* [MATERIAL PROVIDED]:
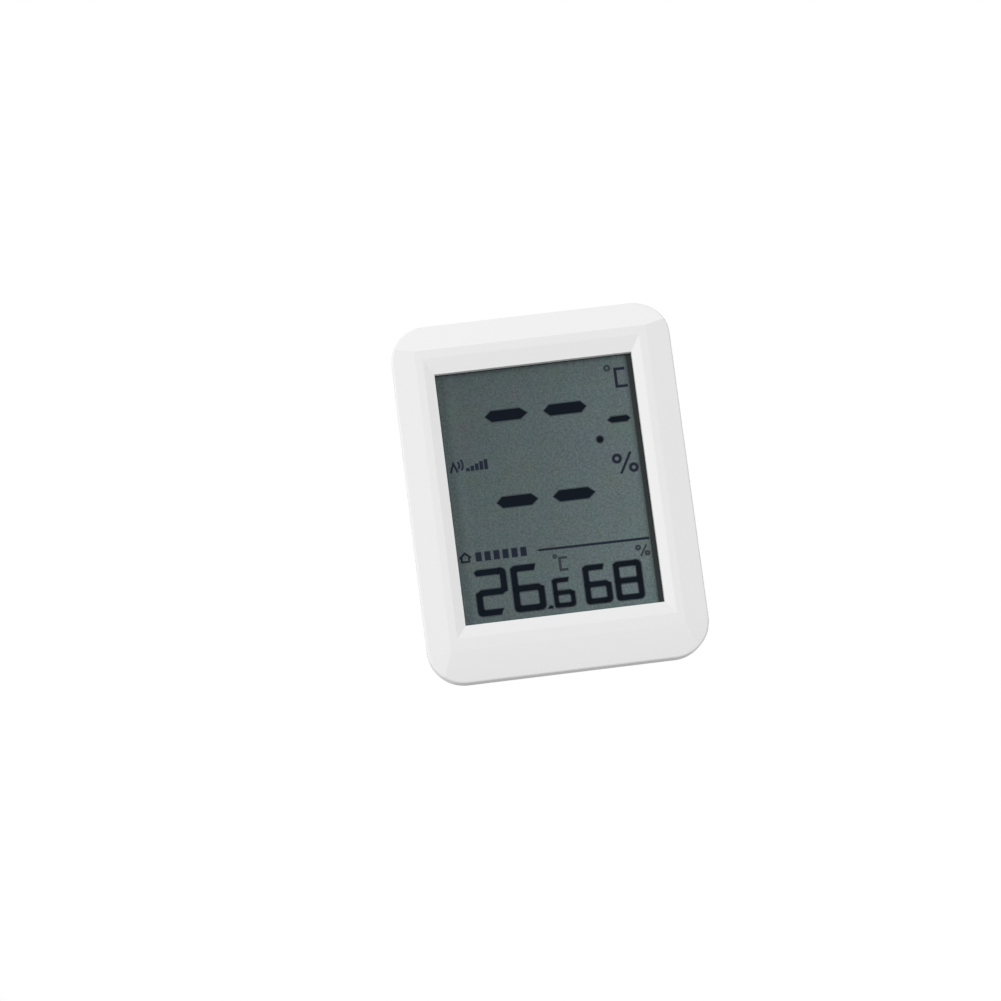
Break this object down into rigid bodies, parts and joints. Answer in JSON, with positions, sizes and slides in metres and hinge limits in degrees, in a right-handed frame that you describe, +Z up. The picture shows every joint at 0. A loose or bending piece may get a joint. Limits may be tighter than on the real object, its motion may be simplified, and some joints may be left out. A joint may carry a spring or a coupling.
{
  "type": "indoor temperature and humidity display unit",
  "caption": "Flat rounded indoor thermometer and hygrometer with a recessed segment display, back buttons, battery door and fold-out stand.",
  "frame": {"origin": "under the middle of the case, on the plane of its lowest edge", "axes": "+Z up along the display, +X to the right as seen from the front, +Y from the display to the back"},
  "size_m": [0.061, 0.0204, 0.0788],
  "materials": {
    "housing": "white moulded ABS, fine satin texture",
    "display_mask_black": "black printed film",
    "lcd_face": "grey-green satin polarizer film",
    "lcd_glass": "clear float glass",
    "reflector_foil": "satin reflector film",
    "holder_black": "black moulded ABS",
    "connector_rubber": "layered conductive silicone rubber",
    "board_green": "green solder mask on glass-fibre laminate",
    "resin_black": "black epoxy",
    "plated_steel": "zinc-plated steel",
    "spring_nickel": "nickel-plated spring steel",
    "sleeve_dark": "shrunk plastic sleeve",
    "chip_body": "glazed chip",
    "wire_sleeve": "black insulated wire",
    "sensor_white": "white moulded cage",
    "bead_resin": "epoxy bead on tinned leads",
    "switch_black": "black moulded switch body",
    "plunger_plastic": "black moulded plunger",
    "battery_sleeve": "printed film sleeve"
  },
  "bodies": {
    "case": {"front_frame": "housing", "rear_case": "housing", "display_mask": "display_mask_black", "lcd_front_polarizer": "lcd_face", "lcd_front_glass": "lcd_glass", "lcd_rear_glass": "lcd_glass", "lcd_reflector": "reflector_foil", "lcd_holder": "holder_black", "zebra_strip": "connector_rubber", "main_board": "board_green", "receiver_board": "board_green", "controller_blob": "resin_black", "case_screws": "plated_steel", "board_screws": "plated_steel", "crystal_can": "plated_steel", "receiver_pins": "plated_steel", "battery_springs": "spring_nickel", "bridge_contact": "spring_nickel", "positive_contact": "spring_nickel", "negative_contact": "spring_nickel", "filter_capacitor": "sleeve_dark", "chip_resistors": "chip_body", "antenna_wire": "wire_sleeve", "humidity_sensor": "sensor_white", "thermistor": "bead_resin", "tact_switches": "switch_black", "battery_upper": "battery_sleeve", "battery_lower": "battery_sleeve"},
    "door": {"battery_door": "housing"},
    "stand": {"stand_leg": "housing"},
    "button_left": {"button_left": "housing", "switch_plunger_left": "plunger_plastic"},
    "button_middle": {"button_middle": "housing", "switch_plunger_middle": "plunger_plastic"},
    "button_right": {"button_right": "housing", "switch_plunger_right": "plunger_plastic"}
  },
  "joints": [
    {"name": "door_hinge", "type": "hinge", "parent": "case", "child": "door", "pos_m": [0, 0.0102, 0.0297], "axis": [-1, 0, 0], "range_deg": [0, 75]},
    {"name": "stand_hinge", "type": "hinge", "parent": "case", "child": "stand", "pos_m": [0, 0.009, 0.026], "axis": [1, 0, 0], "range_deg": [0, 38]},
    {"name": "left_button_press", "type": "slide", "parent": "case", "child": "button_left", "axis": [0, -1, 0], "range_m": [0, 0.0006], "stiffness_N_per_m": 800, "springref_m": -0.0001},
    {"name": "middle_button_press", "type": "slide", "parent": "case", "child": "button_middle", "axis": [0, -1, 0], "range_m": [0, 0.0006], "stiffness_N_per_m": 800, "springref_m": -0.0001},
    {"name": "right_button_press", "type": "slide", "parent": "case", "child": "button_right", "axis": [0, -1, 0], "range_m": [0, 0.0006], "stiffness_N_per_m": 800, "springref_m": -0.0001}
  ]
}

* [WRITTEN PROBLEM]: Exactly reproduce every line of the data above.

* [WRITTEN SOLUTION]:
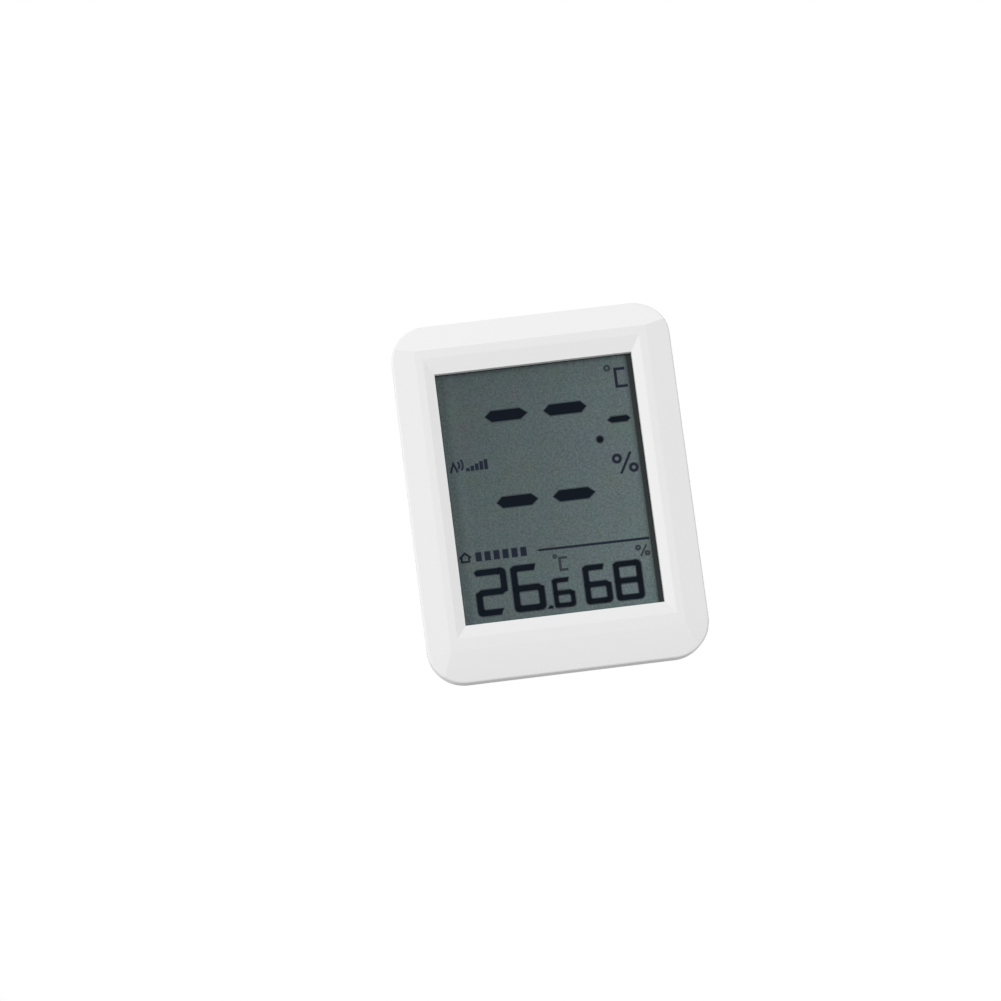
Break this object down into rigid bodies, parts and joints. Answer in JSON, with positions, sizes and slides in metres and hinge limits in degrees, in a right-handed frame that you describe, +Z up. The picture shows every joint at 0. A loose or bending piece may get a joint. Limits may be tighter than on the real object, its motion may be simplified, and some joints may be left out. A joint may carry a spring or a coupling.
{
  "type": "indoor temperature and humidity display unit",
  "caption": "Flat rounded indoor thermometer and hygrometer with a recessed segment display, back buttons, battery door and fold-out stand.",
  "frame": {"origin": "under the middle of the case, on the plane of its lowest edge", "axes": "+Z up along the display, +X to the right as seen from the front, +Y from the display to the back"},
  "size_m": [0.061, 0.0204, 0.0788],
  "materials": {
    "housing": "white moulded ABS, fine satin texture",
    "display_mask_black": "black printed film",
    "lcd_face": "grey-green satin polarizer film",
    "lcd_glass": "clear float glass",
    "reflector_foil": "satin reflector film",
    "holder_black": "black moulded ABS",
    "connector_rubber": "layered conductive silicone rubber",
    "board_green": "green solder mask on glass-fibre laminate",
    "resin_black": "black epoxy",
    "plated_steel": "zinc-plated steel",
    "spring_nickel": "nickel-plated spring steel",
    "sleeve_dark": "shrunk plastic sleeve",
    "chip_body": "glazed chip",
    "wire_sleeve": "black insulated wire",
    "sensor_white": "white moulded cage",
    "bead_resin": "epoxy bead on tinned leads",
    "switch_black": "black moulded switch body",
    "plunger_plastic": "black moulded plunger",
    "battery_sleeve": "printed film sleeve"
  },
  "bodies": {
    "case": {"front_frame": "housing", "rear_case": "housing", "display_mask": "display_mask_black", "lcd_front_polarizer": "lcd_face", "lcd_front_glass": "lcd_glass", "lcd_rear_glass": "lcd_glass", "lcd_reflector": "reflector_foil", "lcd_holder": "holder_black", "zebra_strip": "connector_rubber", "main_board": "board_green", "receiver_board": "board_green", "controller_blob": "resin_black", "case_screws": "plated_steel", "board_screws": "plated_steel", "crystal_can": "plated_steel", "receiver_pins": "plated_steel", "battery_springs": "spring_nickel", "bridge_contact": "spring_nickel", "positive_contact": "spring_nickel", "negative_contact": "spring_nickel", "filter_capacitor": "sleeve_dark", "chip_resistors": "chip_body", "antenna_wire": "wire_sleeve", "humidity_sensor": "sensor_white", "thermistor": "bead_resin", "tact_switches": "switch_black", "battery_upper": "battery_sleeve", "battery_lower": "battery_sleeve"},
    "door": {"battery_door": "housing"},
    "stand": {"stand_leg": "housing"},
    "button_left": {"button_left": "housing", "switch_plunger_left": "plunger_plastic"},
    "button_middle": {"button_middle": "housing", "switch_plunger_middle": "plunger_plastic"},
    "button_right": {"button_right": "housing", "switch_plunger_right": "plunger_plastic"}
  },
  "joints": [
    {"name": "door_hinge", "type": "hinge", "parent": "case", "child": "door", "pos_m": [0, 0.0102, 0.0297], "axis": [-1, 0, 0], "range_deg": [0, 75]},
    {"name": "stand_hinge", "type": "hinge", "parent": "case", "child": "stand", "pos_m": [0, 0.009, 0.026], "axis": [1, 0, 0], "range_deg": [0, 38]},
    {"name": "left_button_press", "type": "slide", "parent": "case", "child": "button_left", "axis": [0, -1, 0], "range_m": [0, 0.0006], "stiffness_N_per_m": 800, "springref_m": -0.0001},
    {"name": "middle_button_press", "type": "slide", "parent": "case", "child": "button_middle", "axis": [0, -1, 0], "range_m": [0, 0.0006], "stiffness_N_per_m": 800, "springref_m": -0.0001},
    {"name": "right_button_press", "type": "slide", "parent": "case", "child": "button_right", "axis": [0, -1, 0], "range_m": [0, 0.0006], "stiffness_N_per_m": 800, "springref_m": -0.0001}
  ]
}